What Did Elijah Hear? By Dr. Nicholas Schaser
When God tells Elijah to ascend a mountain and await a divine appearance, the prophet witnesses a wind, experiences an earthquake, and feels a fire, “but the Lord was not in” any of these natural phenomena.
Then, according to the most well-known English translation, Elijah hears a “still small voice”. Other translations have “a gentle whisper” (NIV), “a low whisper” (ESV), or even “a sound of a gentle blowing” (NASB). What was it that Elijah heard?
A Still Small Voice?
The Hebrew phrase translated most commonly as “a still small voice". The Hebrew קול (qol) can mean either “voice” or “sound,” and because the three previous forces of nature (wind, earthquake, and fire) would have emitted “sounds” (rather than “voices”), it is better to understand קול as “sound” here. The word translated “still” is דממה (demamah), which can also mean “silent.”
Finally, דקה (daqqah; “small”) means something so tiny that it is diaphanous – nearly intangible. Speaking of the golden calf, Moses states, “I took the sinful thing… [and] I ground it until it was as fine (דק; daq) as dust”.

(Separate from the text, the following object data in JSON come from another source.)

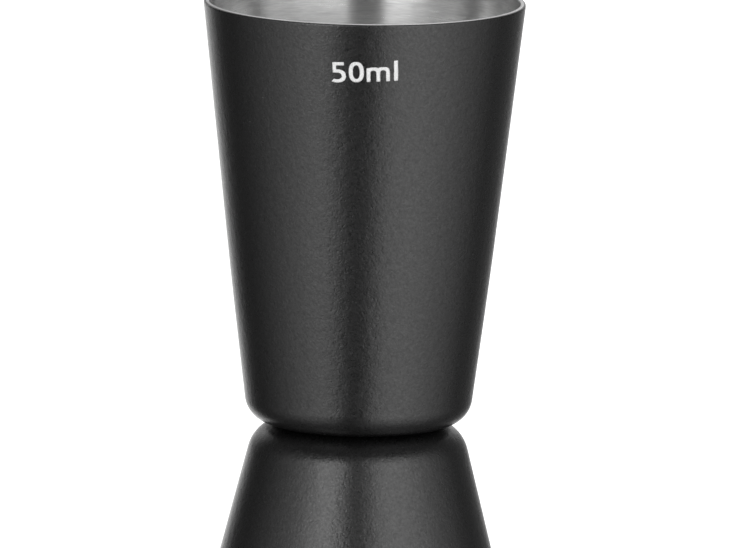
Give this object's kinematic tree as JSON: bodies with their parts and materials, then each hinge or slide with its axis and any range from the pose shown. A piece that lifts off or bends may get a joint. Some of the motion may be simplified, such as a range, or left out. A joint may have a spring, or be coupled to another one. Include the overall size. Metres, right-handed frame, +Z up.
{
  "type": "bar jigger",
  "caption": "Double-ended bar jigger: a tapered cup above a shorter, steeper inverted cup, joined base to base, with bare steel insides, a black outer coating and small etched capacity marks.",
  "frame": {"origin": "centre of the lower cup's rim, in the plane that the jigger stands on", "axes": "+Z up along the common axis of both cups, -Y towards the side that carries the capacity marks"},
  "size_m": [0.0418, 0.0418, 0.0849],
  "materials": {
    "cup_steel": "brushed around the axis inside, rounded rims",
    "weld_steel": "as welded, hidden between the bases",
    "black_coating": "satin black powder coating with a fine orange peel"
  },
  "bodies": {
    "root": {"upper_cup": "cup_steel", "lower_cup": "cup_steel", "spot_welds": "weld_steel", "upper_coating": "black_coating", "lower_coating": "black_coating"}
  },
  "joints": []
}
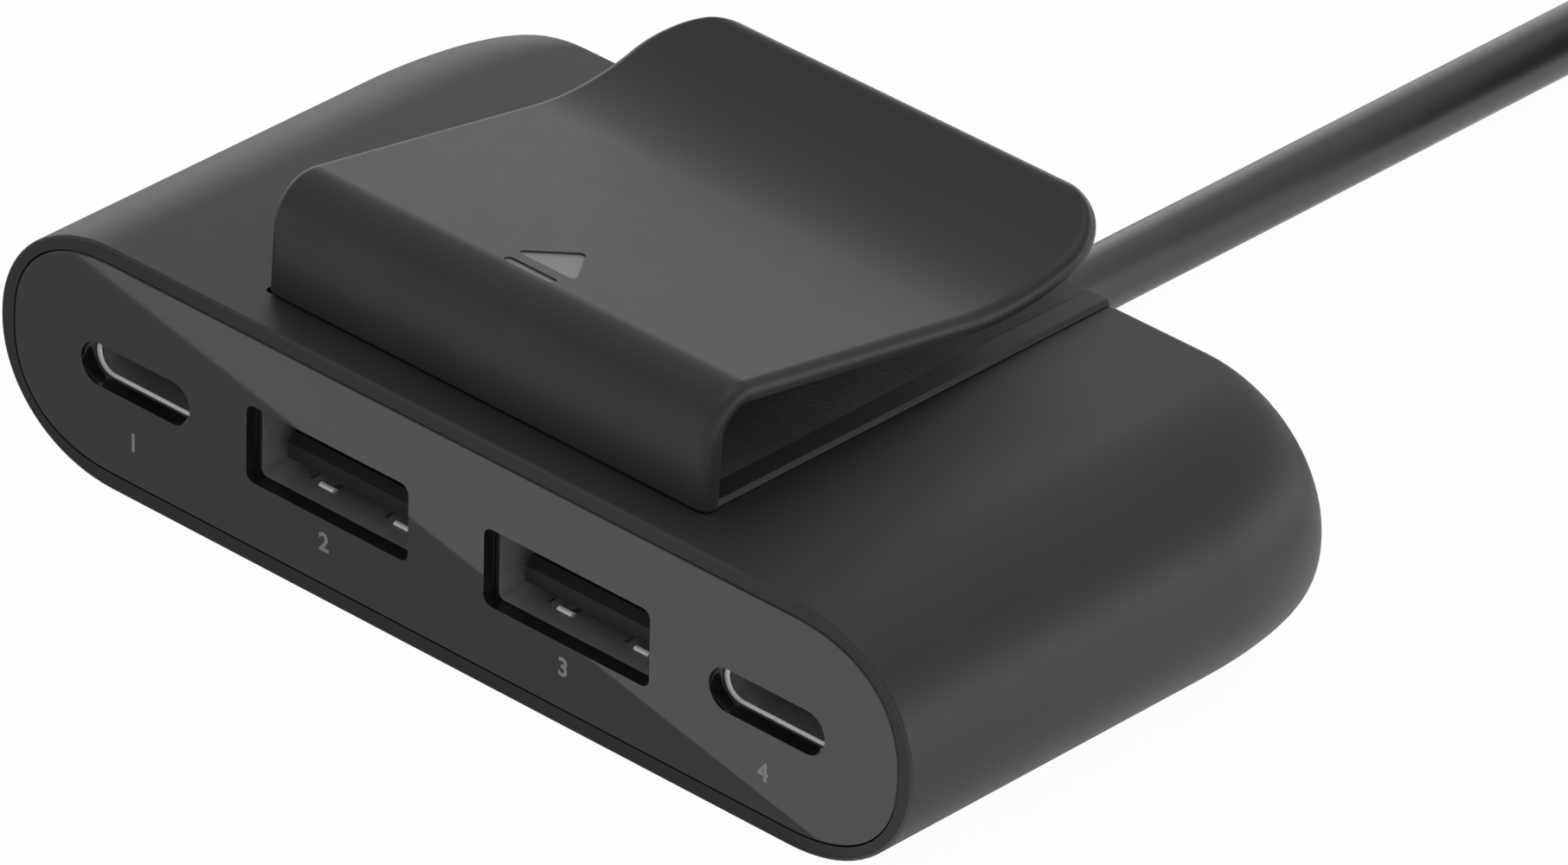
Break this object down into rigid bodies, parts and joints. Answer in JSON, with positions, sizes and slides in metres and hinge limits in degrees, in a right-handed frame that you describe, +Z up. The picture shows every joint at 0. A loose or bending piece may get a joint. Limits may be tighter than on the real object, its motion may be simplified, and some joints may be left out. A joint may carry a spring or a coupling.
{
  "type": "usb power strip",
  "caption": "Flat USB hub for charging on a black lead, with outer oval ports, inner flat ports and a slide-on spring clip on its top.",
  "frame": {"origin": "middle of the flat base, half way between the ports and the tip of the clip", "axes": "+X to the right of somebody who faces the ports, +Y from the ports to the lead, +Z up towards the clip"},
  "size_m": [0.0966, 0.1596, 0.0237],
  "materials": {
    "housing": "fine textured",
    "faceplate": "polished",
    "clip": "fine textured",
    "pad": "fine textured",
    "board": "solder mask",
    "ferrite": "rough",
    "can": "satin",
    "chip": "matte",
    "chip_part": "matte",
    "wire": "satin",
    "lead": "satin",
    "tie": "satin",
    "shell": "satin",
    "insulator": "satin",
    "contact": "satin"
  },
  "bodies": {
    "hub": {"housing": "housing", "faceplate": "faceplate", "circuit_board": "board", "usb_a_shell_left": "shell", "usb_a_shell_right": "shell", "usb_a_tongue_left": "insulator", "usb_a_tongue_right": "insulator", "usb_a_contacts_left": "contact", "usb_a_contacts_right": "contact", "usb_c_shell_left": "shell", "usb_c_shell_right": "shell", "usb_c_tongue_left": "insulator", "usb_c_tongue_right": "insulator", "usb_c_contacts_left": "contact", "usb_c_contacts_right": "contact", "power_inductors": "ferrite", "filter_capacitors": "can", "port_controllers": "chip", "chip_components": "chip_part", "lead_wires": "wire", "strain_relief": "lead", "cord": "lead", "cord_coil": "lead", "cord_tail": "lead", "cord_tie": "tie", "plug_body": "lead", "plug_shell": "shell", "plug_tongue": "insulator", "plug_contacts": "contact"},
    "clip": {"clip": "clip", "grip_pad": "pad"}
  },
  "joints": [
    {"name": "clip_slide", "type": "slide", "parent": "hub", "child": "clip", "axis": [0, 1, 0], "range_m": [0, 0.034]}
  ]
}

Just as dust falls through one’s fingers, the “sound” that Elijah heard was slight to the point of near transparency. That is, the silence was so silent that it approached audial nothingness. To capture what the Hebrew is getting at, we might translate קול דממה דקה as “a sound of deafening silence.”
The fact that Elijah is met with silence shows that the measure of God’s presence is not always an audible “voice”. Though believers can get discouraged as they strain to hear a divine voice, the biblical text assures the reader that, even in moments of complete silence, God is there.